Emanating from a “type of Clive James wacky Japanese gameshow” known as Sasuke in the late 90s, the Ninja Warrior franchise has become one of the most successful reality formats in the world. In the US, the show is in its ninth season and currently locked in a Monday night ratings duel with The Bachelorette.
The NBC show won last week with 6 million viewers to The Bachelorette's 5.35 million, and last season the show averaged 6.28 million. It's popularity hasn't waned over the years.
In the UK, Ninja Warrior is in its third season on ITV and regularly posts ratings of 3.7 million to 4 million. This makes it a mid-range entertainment show in a market where soaps rule the roost on free-to-air.
“The thing that surprised us if you look at the US and UK, it's got a very strong female demographic. We were always a little bit dubious about that.
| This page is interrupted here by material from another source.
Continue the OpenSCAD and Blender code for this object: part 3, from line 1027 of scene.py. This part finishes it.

It's big strong people conquering this obstacle course,” Swift says.
“When we brought it out here, what we've found is that women are really loving it because it's not just a pure sports contents and it features some of the best abs in the country – it's got pulling power.”
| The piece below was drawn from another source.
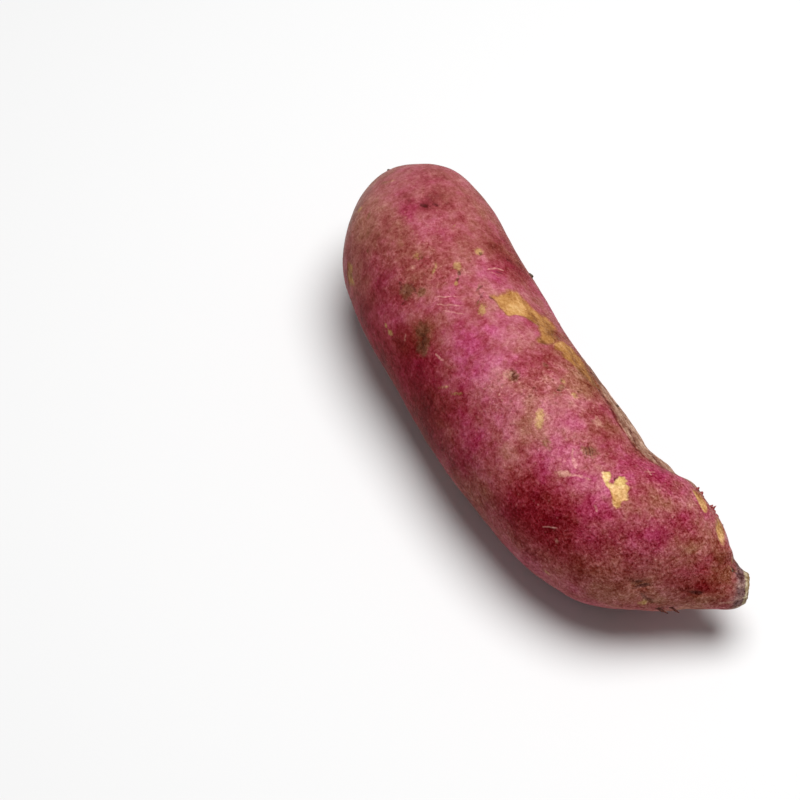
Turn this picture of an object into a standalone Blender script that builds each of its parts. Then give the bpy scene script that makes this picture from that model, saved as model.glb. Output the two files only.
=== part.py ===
"""A sweet potato, dug and dried: one swollen root lying on its side.

The blunt far end points along -X. The other end bends towards +Y and ends in the cut vine stalk. +Z is up,
the root rests on a small flat spot at Z = 0, and the origin is at the middle of its box, on the surface
that it lies on. Sizes here are in millimetres, and the mesh is made in metres.
"""

from collections import namedtuple

import bmesh
import bpy
import numpy as np

MM = 0.001
RINGS = 76              # round the root, from the blunt tip to the cut stalk
SEGMENTS = 56           # in each ring

# Down the middle line: its x, y and z, and half the root's thickness across and upwards.
# The first station is the blunt tip itself, where a dome brings the thickness to nothing.
Station = namedtuple("Station", "x y z across upward")
STATIONS = (
    Station(-97.0, 6.0, 28.0, 24.5, 25.0),
    Station(-73.0, 3.5, 28.0, 27.0, 27.5),
    Station(-49.0, -1.0, 27.6, 27.7, 27.7),
    Station(-23.0, -3.5, 27.2, 27.8, 27.2),
    Station(3.0, -3.8, 27.0, 27.8, 27.2),
    Station(27.0, -3.8, 26.8, 27.0, 26.8),
    Station(47.0, -1.6, 26.4, 25.6, 26.2),
    Station(61.0, 4.2, 25.8, 23.8, 24.6),
    Station(71.0, 11.2, 24.6, 18.2, 19.4),
    Station(80.0, 17.0, 23.0, 13.2, 14.2),
    Station(86.0, 20.8, 21.8, 9.0, 9.4),
    Station(88.8, 23.6, 21.4, 6.2, 6.4),
    Station(90.3, 26.2, 21.4, 5.6, 5.6),
)
DOME_LENGTH = 34.0      # the blunt end is half an egg this long
FULL_RADIUS = 20.0      # swellings, eyes and waves fade where the root is thinner than this
FLAT_DEPTH = 0.6        # how far the underside is pressed flat where the root rests
STALK_RINGS = ((0.93, 0.5), (0.78, 0.55), (0.4, 0.1))   # cut face: share of its radius, height above its rim
STALK_HEART = -0.2      # the pith at its centre has shrunk this far below the rim

# Degrees go round the middle line from +Y (0) over the top (90) to -Y (180).
# Swellings and hollows of the whole body: where, half their length and breadth, and their height.
Lump = namedtuple("Lump", "x turn length breadth height")
LUMPS = (
    Lump(53.0, 28.0, 10.0, 17.0, -2.1),     # the waist in front of the shoulder
    Lump(72.0, 40.0, 12.0, 16.0, 3.2),      # the shoulder above the stalk
    Lump(83.0, 141.0, 5.0, 7.0, -1.6),      # the hollow beside the stalk
    Lump(-86.0, 175.0, 12.0, 14.0, -1.2),
    Lump(-76.0, 20.0, 13.0, 14.0, -1.3),
    Lump(30.0, 130.0, 26.0, 12.0, -0.5),
    Lump(-60.0, 320.0, 20.0, 16.0, -0.9),
    Lump(12.0, 330.0, 26.0, 14.0, 0.8),
)

# Eyes, the creases that side roots grew from: where, half their width across the root, and their depth.
Eye = namedtuple("Eye", "x turn width depth")
EYES = (
    Eye(-62.0, 89.0, 5.5, 0.8),
    Eye(-67.0, 140.0, 5.0, 0.5),
    Eye(-36.0, 125.0, 5.0, 0.7),
    Eye(-31.0, 66.0, 4.5, 0.5),
    Eye(-21.0, 134.0, 6.0, 0.8),
    Eye(8.0, 98.0, 4.5, 0.7),
    Eye(19.0, 73.0, 4.5, 0.6),
    Eye(43.0, 90.0, 5.0, 0.6),
    Eye(69.0, 159.0, 5.5, 0.9),
    Eye(20.0, 165.0, 5.5, 0.8),
    Eye(-70.0, 10.0, 5.0, 0.8),
    Eye(-14.0, -8.0, 5.5, 0.9),
    Eye(34.0, -24.0, 5.0, 0.8),
    Eye(-46.0, 312.0, 5.0, 0.7),
    Eye(10.0, 226.0, 5.5, 0.8),
    Eye(-58.0, 216.0, 5.0, 0.7),
)
EYE_LENGTH = 3.2        # half the length of every eye along the root
BROW_AHEAD = 4.4        # each eye has a low brow this far nearer the blunt tip
BROW_SHARE = 0.45       # the brow's height as a share of the eye's depth

# Long waves that keep the root from being a true round: waves along, waves round, phase and height.
WAVES = (
    (1.5, 2, 0.4, 0.35),
    (2.5, 3, 2.1, 0.25),
    (4.0, 1, 4.0, 0.2),
    (3.5, 5, 5.2, 0.12),
)


def spline(at, knots, values):
    """Values at any places on the smooth curve through the knots."""
    slopes = np.gradient(values, knots, axis=0)
    i = np.clip(np.searchsorted(knots, at) - 1, 0, len(knots) - 2)
    span = (knots[i + 1] - knots[i])[:, None]
    u = (at - knots[i])[:, None] / span
    start = values[i] * (1 + 2 * u) + slopes[i] * span * u
    end = values[i + 1] * (3 - 2 * u) + slopes[i + 1] * span * (u - 1)
    return start * (1 - u) ** 2 + end * u**2


def dome(run):
    """Share of the full thickness that the blunt end has at each run from its tip."""
    return np.sqrt(1 - (1 - np.minimum(run / DOME_LENGTH, 1)) ** 2)


def even_runs(knots, table):
    """Runs down the middle line that space the rings evenly over the skin, also over the dome."""
    run = knots[-1] * np.linspace(0, 1, 4000) ** 2
    thickness = spline(run, knots, table)[:, 3] * dome(run)
    over_skin = np.concatenate([[0], np.cumsum(np.hypot(np.diff(run), np.diff(thickness)))])
    return np.interp(np.linspace(0, over_skin[-1], RINGS + 1)[1:], over_skin, run)


def round_offset(turn, centre):
    """Signed angle from centre, the short way round, in radians."""
    return (turn - np.radians(centre) + np.pi) % (2 * np.pi) - np.pi


def relief(x, run, radius, turn):
    """How far the skin stands out of the plain body, for each ring and each place round it."""
    x, run, radius = x[:, None], run[:, None], radius[:, None]
    height = np.zeros((x.shape[0], turn.shape[0]))
    for lump in LUMPS:
        round_mm = round_offset(turn, lump.turn) * radius
        height += lump.height * np.exp(-(((x - lump.x) / lump.length) ** 2) - (round_mm / lump.breadth) ** 2)
    for eye in EYES:
        aside = (round_offset(turn, eye.turn) * radius / eye.width) ** 2
        crease = np.exp(-(((x - eye.x) / EYE_LENGTH) ** 2) - aside)
        brow = np.exp(-(((x - eye.x + BROW_AHEAD) / EYE_LENGTH) ** 2) - aside)
        height += eye.depth * (BROW_SHARE * brow - crease)
    for along, around, phase, wave_height in WAVES:
        height += wave_height * np.sin(2 * np.pi * along * run / run[-1] + around * turn + phase)
    return height * np.minimum(1, radius / FULL_RADIUS)


def skin_points():
    """The rings of the skin, as an array of rings by segments by x, y and z, and the blunt tip."""
    table = np.array(STATIONS)
    steps = np.linalg.norm(np.diff(table[:, :3], axis=0), axis=1)
    knots = np.concatenate([[0], np.cumsum(steps)])
    run = even_runs(knots, table)
    at = spline(run, knots, table)
    near = 0.01
    forward = spline(run + near, knots, table)[:, :3] - spline(run - near, knots, table)[:, :3]
    forward /= np.linalg.norm(forward, axis=1)[:, None]
    side = np.cross([0.0, 0.0, 1.0], forward)
    side /= np.linalg.norm(side, axis=1)[:, None]
    top = np.cross(forward, side)

    turn = 2 * np.pi * np.arange(SEGMENTS) / SEGMENTS
    across = at[:, 3] * dome(run)
    upward = at[:, 4] * dome(run)
    raised = relief(at[:, 0], run, (across + upward) / 2, turn)
    to_side = (across[:, None] + raised) * np.cos(turn)
    to_top = (upward[:, None] + raised) * np.sin(turn)
    rings = at[:, None, :3] + side[:, None] * to_side[..., None] + top[:, None] * to_top[..., None]
    return rings, table[0, :3], forward[-1]


def cut_face(rim, outward):
    """The sawn-off stalk: rings that round its edge and cross its face, and the shrunken heart."""
    middle = rim.mean(axis=0)
    rings = [middle + (rim - middle) * share + outward * height for share, height in STALK_RINGS]
    return np.array(rings), middle + outward * STALK_HEART


def settle(points):
    """Lays the root down: its lowest parts are pressed flat at z = 0, with the box's middle over the origin."""
    points = points - [0, 0, points[:, 2].min() + FLAT_DEPTH]
    points[:, 2] = np.maximum(points[:, 2], 0)
    middle = (points.min(axis=0) + points.max(axis=0)) / 2
    return points - [middle[0], middle[1], 0]


def root_mesh():
    """One closed mesh: a fan at the blunt tip, rings of quads, and a fan over the cut face."""
    rings, tip, outward = skin_points()
    face_rings, heart = cut_face(rings[-1], outward)
    rings = np.concatenate([rings, face_rings])
    points = settle(np.concatenate([rings.reshape(-1, 3), [tip, heart]])) * MM

    shape = bmesh.new()
    verts = [shape.verts.new(point) for point in points]
    tip_vert, heart_vert = verts[-2:]
    for ring in range(len(rings) - 1):
        here = ring * SEGMENTS
        for segment in range(SEGMENTS):
            beside = (segment + 1) % SEGMENTS
            corners = (here + segment, here + SEGMENTS + segment, here + SEGMENTS + beside, here + beside)
            shape.faces.new([verts[corner] for corner in corners])
    last = (len(rings) - 1) * SEGMENTS
    for segment in range(SEGMENTS):
        beside = (segment + 1) % SEGMENTS
        shape.faces.new((tip_vert, verts[segment], verts[beside]))
        shape.faces.new((heart_vert, verts[last + beside], verts[last + segment]))
    bmesh.ops.recalc_face_normals(shape, faces=shape.faces)

    mesh = bpy.data.meshes.new("tuber")
    shape.to_mesh(mesh)
    shape.free()
    mesh.shade_smooth()
    return mesh


def skin_material():
    """Wine-pink, matt, slightly waxy skin."""
    material = bpy.data.materials.new("skin")
    material.use_nodes = True
    shader = material.node_tree.nodes["Principled BSDF"]
    shader.inputs["Base Color"].default_value = (0.33, 0.055, 0.105, 1.0)
    shader.inputs["Roughness"].default_value = 0.55
    shader.inputs["Metallic"].default_value = 0.0
    return material


def main():
    for old in list(bpy.data.objects):
        bpy.data.objects.remove(old)
    tuber = bpy.data.objects.new("tuber", root_mesh())
    tuber.data.materials.append(skin_material())
    bpy.context.scene.collection.objects.link(tuber)


main()
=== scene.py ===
"""The looks of the sweet potato: its skin in fine relief and colour, the floor, the light and the camera."""

from collections import namedtuple

import bmesh
import bpy
import numpy as np
from mathutils import Matrix, Vector, noise


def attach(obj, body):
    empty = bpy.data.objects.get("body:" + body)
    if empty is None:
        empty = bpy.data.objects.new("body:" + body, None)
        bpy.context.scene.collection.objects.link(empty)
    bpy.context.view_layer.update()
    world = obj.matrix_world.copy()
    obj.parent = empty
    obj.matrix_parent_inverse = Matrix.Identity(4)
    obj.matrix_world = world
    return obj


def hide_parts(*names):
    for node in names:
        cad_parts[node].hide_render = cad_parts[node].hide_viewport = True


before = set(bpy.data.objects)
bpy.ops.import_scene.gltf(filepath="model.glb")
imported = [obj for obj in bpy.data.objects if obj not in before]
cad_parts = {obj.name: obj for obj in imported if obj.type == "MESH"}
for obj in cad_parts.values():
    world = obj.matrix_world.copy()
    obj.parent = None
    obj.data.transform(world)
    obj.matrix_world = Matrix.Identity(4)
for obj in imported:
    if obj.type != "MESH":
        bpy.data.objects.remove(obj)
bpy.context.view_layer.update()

MM = 0.001
FAR = 99.0  # beyond any distance that counts, in millimetres
WELD = 1e-6  # corners of the solid closer than this, in metres, are one
QUAD_BEND = 0.7  # how far two triangles may bend and skew, in radians, to be joined
QUAD_SKEW = 1.2
SKIN_LEVELS = 2
STRAY_SIZE = 3.2  # the edges of marks stray in waves this long, this far
STRAY_REACH = 0.55

# The middle line of the root in the row's frame, in millimetres. Places on the skin are given as x and as
# degrees round this line, from +Y (0) over the top (90) to -Y (180).
MIDDLE = np.array((
    (-96, 7.3, 28), (-72, 4.8, 28), (-48, 0.3, 27.6), (-22, -2.2, 27.2), (4, -2.5, 27),
    (28, -2.5, 26.8), (48, -0.3, 26.4), (62, 5.5, 25.8), (72, 12.5, 24.6), (81, 18.3, 23),
    (87, 22, 21.8), (90, 25, 21.4), (91.5, 27.5, 21.4),
))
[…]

What makes Ninja Warrior intriguing compared to other live sports events is that contestants do not get the opportunity to train on the obstacles before the event.
There are a handful of ninja training schools in Australia, one notable one in WA, that try to mimic certain obstacles, but they're is always an element of the unknown – and the course changes each round.
“It's not always the guys with the bulging muscles or beautiful lats; our women have done particularly well in Australian Ninja Warrior compared to other countries,” Swift points out.
“It's the skinny lean pole guys and girls who do really well on the course. It's fascinating to see how they take on the course, it never works out how you expect it to. The only thing you can be is the best you can be – strong, fast and agile.
The show is hosted by AFL footy show presenter Rebecca Maddern, Nine sports reporter Ben Fordham and cricket legend Freddie Flintoff, who is remarkably funny on air and a coup to have fronting the show.
They will be calling every shot on Ninja Island this Sunday at 7pm.